There seems to be an ecflow connection issue on Jet. Some tests make it through before connection errors begin to occur. I'm messaging Jet admins to get a support ticket opened and looked into. The RT log will have some of the tests that made it through but it will end without the rest of the tests or the test summary.

BrianCurtis-NOAA commented 2 weeks ago

There seems to be an ecflow connection issue on Jet. Some tests make it through before connection errors begin to occur. I'm messaging Jet admins to get a support ticket opened and looked into. The RT log will have some of the tests that made it through but it will end without the rest of the tests or the test summary.

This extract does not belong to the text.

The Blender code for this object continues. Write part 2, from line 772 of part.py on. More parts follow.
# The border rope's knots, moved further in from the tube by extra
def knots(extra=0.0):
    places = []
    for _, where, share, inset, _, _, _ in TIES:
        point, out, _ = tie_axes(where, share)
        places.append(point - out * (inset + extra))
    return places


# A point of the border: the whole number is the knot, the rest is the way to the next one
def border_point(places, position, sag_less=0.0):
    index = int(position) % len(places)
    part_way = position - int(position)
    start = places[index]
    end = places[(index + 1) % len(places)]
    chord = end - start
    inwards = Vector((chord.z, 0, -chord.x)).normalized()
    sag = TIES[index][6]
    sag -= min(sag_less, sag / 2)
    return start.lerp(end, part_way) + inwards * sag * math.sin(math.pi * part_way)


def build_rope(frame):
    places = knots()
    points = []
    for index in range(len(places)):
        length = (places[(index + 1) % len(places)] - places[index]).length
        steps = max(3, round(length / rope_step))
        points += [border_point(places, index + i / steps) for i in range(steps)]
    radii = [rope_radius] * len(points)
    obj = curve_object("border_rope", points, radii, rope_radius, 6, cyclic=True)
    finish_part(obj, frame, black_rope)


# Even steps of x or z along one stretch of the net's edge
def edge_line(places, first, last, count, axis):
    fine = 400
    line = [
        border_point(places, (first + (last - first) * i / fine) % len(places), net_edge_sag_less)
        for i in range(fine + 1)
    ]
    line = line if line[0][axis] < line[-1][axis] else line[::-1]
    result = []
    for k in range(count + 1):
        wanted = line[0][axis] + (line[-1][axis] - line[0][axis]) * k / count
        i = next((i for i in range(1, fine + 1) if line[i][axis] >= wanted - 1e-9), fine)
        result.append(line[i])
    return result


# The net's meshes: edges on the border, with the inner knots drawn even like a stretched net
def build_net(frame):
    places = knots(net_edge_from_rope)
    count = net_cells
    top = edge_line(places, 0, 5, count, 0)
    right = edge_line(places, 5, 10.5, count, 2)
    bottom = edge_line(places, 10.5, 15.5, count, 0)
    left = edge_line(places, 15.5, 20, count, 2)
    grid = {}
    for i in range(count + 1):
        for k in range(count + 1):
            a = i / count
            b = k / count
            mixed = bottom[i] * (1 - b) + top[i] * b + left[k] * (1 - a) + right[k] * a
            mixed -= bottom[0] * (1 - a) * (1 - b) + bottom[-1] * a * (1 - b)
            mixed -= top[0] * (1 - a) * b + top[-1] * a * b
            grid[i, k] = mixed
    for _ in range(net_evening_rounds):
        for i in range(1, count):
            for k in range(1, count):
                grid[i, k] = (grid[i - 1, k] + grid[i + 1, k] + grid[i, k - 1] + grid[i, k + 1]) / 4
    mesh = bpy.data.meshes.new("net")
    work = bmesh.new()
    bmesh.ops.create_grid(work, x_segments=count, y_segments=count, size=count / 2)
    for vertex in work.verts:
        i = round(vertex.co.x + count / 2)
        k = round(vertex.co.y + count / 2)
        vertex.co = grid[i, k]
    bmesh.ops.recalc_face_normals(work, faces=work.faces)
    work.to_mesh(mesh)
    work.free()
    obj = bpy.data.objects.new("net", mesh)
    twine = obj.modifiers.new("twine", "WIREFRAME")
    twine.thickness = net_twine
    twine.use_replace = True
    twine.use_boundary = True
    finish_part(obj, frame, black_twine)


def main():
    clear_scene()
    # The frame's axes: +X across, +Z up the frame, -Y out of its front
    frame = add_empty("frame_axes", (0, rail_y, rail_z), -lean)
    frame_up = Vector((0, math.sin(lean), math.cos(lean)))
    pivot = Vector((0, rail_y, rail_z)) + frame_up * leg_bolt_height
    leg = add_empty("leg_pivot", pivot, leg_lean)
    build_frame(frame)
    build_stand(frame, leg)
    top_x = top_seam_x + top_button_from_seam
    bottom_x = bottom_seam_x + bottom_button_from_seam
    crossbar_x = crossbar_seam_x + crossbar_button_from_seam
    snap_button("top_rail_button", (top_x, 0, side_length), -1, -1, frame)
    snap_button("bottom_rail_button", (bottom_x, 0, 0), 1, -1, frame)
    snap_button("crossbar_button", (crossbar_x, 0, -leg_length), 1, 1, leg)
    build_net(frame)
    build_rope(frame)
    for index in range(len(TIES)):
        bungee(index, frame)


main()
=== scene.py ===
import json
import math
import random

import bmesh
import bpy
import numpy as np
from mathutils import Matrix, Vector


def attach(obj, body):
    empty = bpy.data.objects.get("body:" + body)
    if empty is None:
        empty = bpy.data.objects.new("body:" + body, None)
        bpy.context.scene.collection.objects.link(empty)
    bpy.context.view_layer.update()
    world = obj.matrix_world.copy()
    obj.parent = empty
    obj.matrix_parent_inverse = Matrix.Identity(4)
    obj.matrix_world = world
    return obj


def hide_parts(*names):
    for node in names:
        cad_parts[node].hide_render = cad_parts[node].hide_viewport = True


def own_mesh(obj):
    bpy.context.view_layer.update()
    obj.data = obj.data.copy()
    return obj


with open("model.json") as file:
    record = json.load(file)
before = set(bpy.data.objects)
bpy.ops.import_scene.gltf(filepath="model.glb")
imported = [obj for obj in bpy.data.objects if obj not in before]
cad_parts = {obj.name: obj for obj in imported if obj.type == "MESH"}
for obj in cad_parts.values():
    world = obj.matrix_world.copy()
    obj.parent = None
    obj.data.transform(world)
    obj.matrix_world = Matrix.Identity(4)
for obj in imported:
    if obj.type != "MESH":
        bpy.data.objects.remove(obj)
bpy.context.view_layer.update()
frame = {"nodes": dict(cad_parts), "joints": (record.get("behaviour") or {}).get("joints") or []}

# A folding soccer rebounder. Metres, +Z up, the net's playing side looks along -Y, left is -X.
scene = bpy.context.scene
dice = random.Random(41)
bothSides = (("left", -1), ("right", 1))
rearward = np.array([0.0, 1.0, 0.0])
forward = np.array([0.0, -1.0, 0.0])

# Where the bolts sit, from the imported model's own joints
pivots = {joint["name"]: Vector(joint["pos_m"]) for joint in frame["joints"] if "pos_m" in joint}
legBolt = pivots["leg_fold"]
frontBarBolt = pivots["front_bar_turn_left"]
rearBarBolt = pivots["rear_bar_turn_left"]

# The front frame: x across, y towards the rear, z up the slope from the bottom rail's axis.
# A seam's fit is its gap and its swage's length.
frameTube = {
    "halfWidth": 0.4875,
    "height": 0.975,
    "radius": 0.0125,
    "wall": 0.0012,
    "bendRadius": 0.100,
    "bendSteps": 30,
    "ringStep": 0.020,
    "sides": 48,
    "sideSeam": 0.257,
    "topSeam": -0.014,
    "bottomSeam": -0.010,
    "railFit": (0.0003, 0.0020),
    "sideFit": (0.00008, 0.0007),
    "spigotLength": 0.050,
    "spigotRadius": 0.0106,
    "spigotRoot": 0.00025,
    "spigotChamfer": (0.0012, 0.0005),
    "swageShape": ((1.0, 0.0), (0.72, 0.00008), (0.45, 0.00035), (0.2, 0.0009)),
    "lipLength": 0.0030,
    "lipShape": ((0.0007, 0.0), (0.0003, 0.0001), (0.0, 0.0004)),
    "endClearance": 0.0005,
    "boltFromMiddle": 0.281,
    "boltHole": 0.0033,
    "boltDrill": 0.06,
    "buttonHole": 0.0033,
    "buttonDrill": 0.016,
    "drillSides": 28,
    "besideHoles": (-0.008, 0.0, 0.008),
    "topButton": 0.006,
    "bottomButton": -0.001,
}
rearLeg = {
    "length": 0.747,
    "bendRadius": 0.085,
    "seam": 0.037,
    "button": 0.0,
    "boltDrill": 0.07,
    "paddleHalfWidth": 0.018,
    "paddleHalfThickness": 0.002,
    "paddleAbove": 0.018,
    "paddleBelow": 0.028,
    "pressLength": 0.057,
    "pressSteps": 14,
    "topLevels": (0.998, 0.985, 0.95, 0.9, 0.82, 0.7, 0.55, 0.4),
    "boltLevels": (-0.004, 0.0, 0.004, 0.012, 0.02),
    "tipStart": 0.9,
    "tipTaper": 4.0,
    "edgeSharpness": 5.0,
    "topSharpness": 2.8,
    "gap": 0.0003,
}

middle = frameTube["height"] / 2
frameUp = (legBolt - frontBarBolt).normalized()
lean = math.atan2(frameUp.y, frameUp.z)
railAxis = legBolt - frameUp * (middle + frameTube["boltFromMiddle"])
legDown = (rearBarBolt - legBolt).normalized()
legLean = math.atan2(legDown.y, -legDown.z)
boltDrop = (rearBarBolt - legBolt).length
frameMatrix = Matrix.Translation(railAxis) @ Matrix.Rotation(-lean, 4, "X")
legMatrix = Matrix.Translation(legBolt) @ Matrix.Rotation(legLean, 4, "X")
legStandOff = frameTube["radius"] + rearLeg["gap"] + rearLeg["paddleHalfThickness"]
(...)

I have not seen this on WCOSS2/Acorn, so it would lean towards a Jet specific issue. We've made some small ecflow changes necessary to Acorn/WCOSS2 that will be brought in when those RT's complete, but if you wanted to see if those changes help/hinder things (i don't think they will be impactful though) then you can git pull using https://github.com/BrianCurtis-NOAA/ufs-weather-model/tree/ecflow_fixes

FernandoAndrade-NOAA commented 2 weeks ago

There seems to be an ecflow connection issue on Jet. Some tests make it through before connection errors begin to occur. I'm messaging Jet admins to get a support ticket opened and looked into. The RT log will have some of the tests that made it through but it will end without the rest of the tests or the test summary.

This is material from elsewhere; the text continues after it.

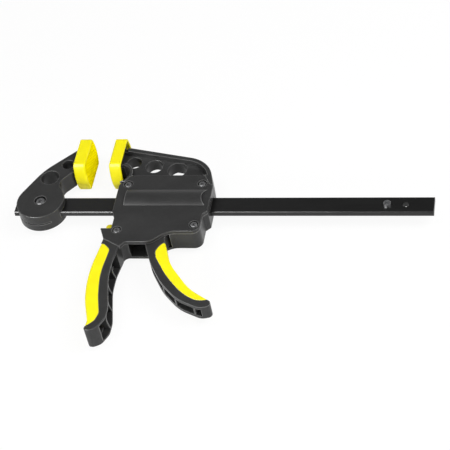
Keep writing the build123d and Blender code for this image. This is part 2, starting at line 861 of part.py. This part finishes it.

I have not seen this on WCOSS2/Acorn, so it would lean towards a Jet specific issue. We've made some small ecflow changes necessary to Acorn/WCOSS2 that will be brought in when those RT's complete, but if you wanted to see if those changes help/hinder things (i don't think they will be impactful though) then you can git pull using https://github.com/BrianCurtis-NOAA/ufs-weather-model/tree/ecflow_fixes

I think this is likely a jet specific issue as well, I didn't run into these connection errors with Hera and Gaea. Typically I only see these errors at the beginning when the script needs to start up ecflow, but these are showing up in the middle of testing:

   3994 ECFLOW Tasks Remaining: 159/192
   3995 [08:08:04 1.5.2024] ClientInvoker: Connection error: (Client::check_deadline: timed out after 60 seconds for request( --get_state=/regtest
   3995 _2304630 ) on ecflow1:22548)
   3996 ECFLOW Tasks Remaining: 159/192
   3997 ECFLOW Tasks Remaining: 159/192

And on the final occurrence, the remaining tasks seem to just be cancelled:

   4764 ECFLOW Tasks Remaining: 15/192
   4765 [10:20:10 1.5.2024] ClientInvoker: Connection error: (Client::check_deadline: timed out after 60 seconds for request( --get_state=/regtest
   4765 _2304630 ) on ecflow1:22548)
   4766 [10:21:20 1.5.2024] ClientInvoker: Connection error: (Client::check_deadline: timed out after 60 seconds for request( --get_state=/regtest   4766 _2304630 ) on ecflow1:22548)
   4767 [10:21:20 1.5.2024] Request( --get_state=/regtest_2304630 ), Failed to connect to ecflow1:22548. After 2 attempts. Is the server running ?
   4768 ClientEnvironment:
   4769 [10:21:20 1.5.2024] Ecflow version(5.11.4) boost(1.83.0) compiler(gcc 13.2.0) protocol(JSON cereal 1.3.0) openssl(enabled) Compiled on Feb   4769  21 2024 15:55:17
   4770    ECF_HOST/ECF_PORT : host_vec_index_ = 0 host_vec_.size() = 1
   4771    ecflow1:22548
   4772    ECF_NAME =
   4773    ECF_PASS =
   4774    ECF_RID =
   4775    ECF_TRYNO = 1
   4776    ECF_HOSTFILE = /apps/ecflow/5.11.4/share/ecflow/etc/hostfile
   4777    ECF_TIMEOUT = 86400
   4778    ECF_ZOMBIE_TIMEOUT = 43200
   4779    ECF_CONNECT_TIMEOUT = 0
   4780    ECF_DENIED = 0
   4781    NO_ECF = 0
   4782    ECF_DEBUG_CLIENT = 0
   4783
   4784
   4785 ECFLOW Tasks Remaining: 0/192
   4786 rt.sh: Generating Regression Testing Log...

It looks like the sudden log cutoff is from being unable to find the results for the leftover tasks:

10293 grep: /mnt/lfs4/HFIP/h-nems/Fernando.Andrade-maldonado/regression-testing/wm/2221/ufs-weather-model/tests/logs/log_jet/rt_rap_control_inte
  10293 l.log: No such file or directory
  10294 + GETMEMFROMLOG=
  10295 + echo 'rt.sh finished'
  10296 rt.sh finished
  10297 + cleanup
  10298 + echo 'rt.sh: Cleaning up...'
  10299 rt.sh: Cleaning up...
FernandoAndrade-NOAA commented 2 weeks ago

I'll retry with rocoto while I wait for a reply from the Jet admins.

zach1221 commented 2 weeks ago

Looks like orion is available again, I was able to submit jobs finally.

zach1221 commented 2 weeks ago

Testing complete. We can move to merge the ccpp physics and framework sub-prs

grantfirl commented 2 weeks ago

@jkbk2004 @zach1221 FV3 submodule updated and .gitmodules reverted.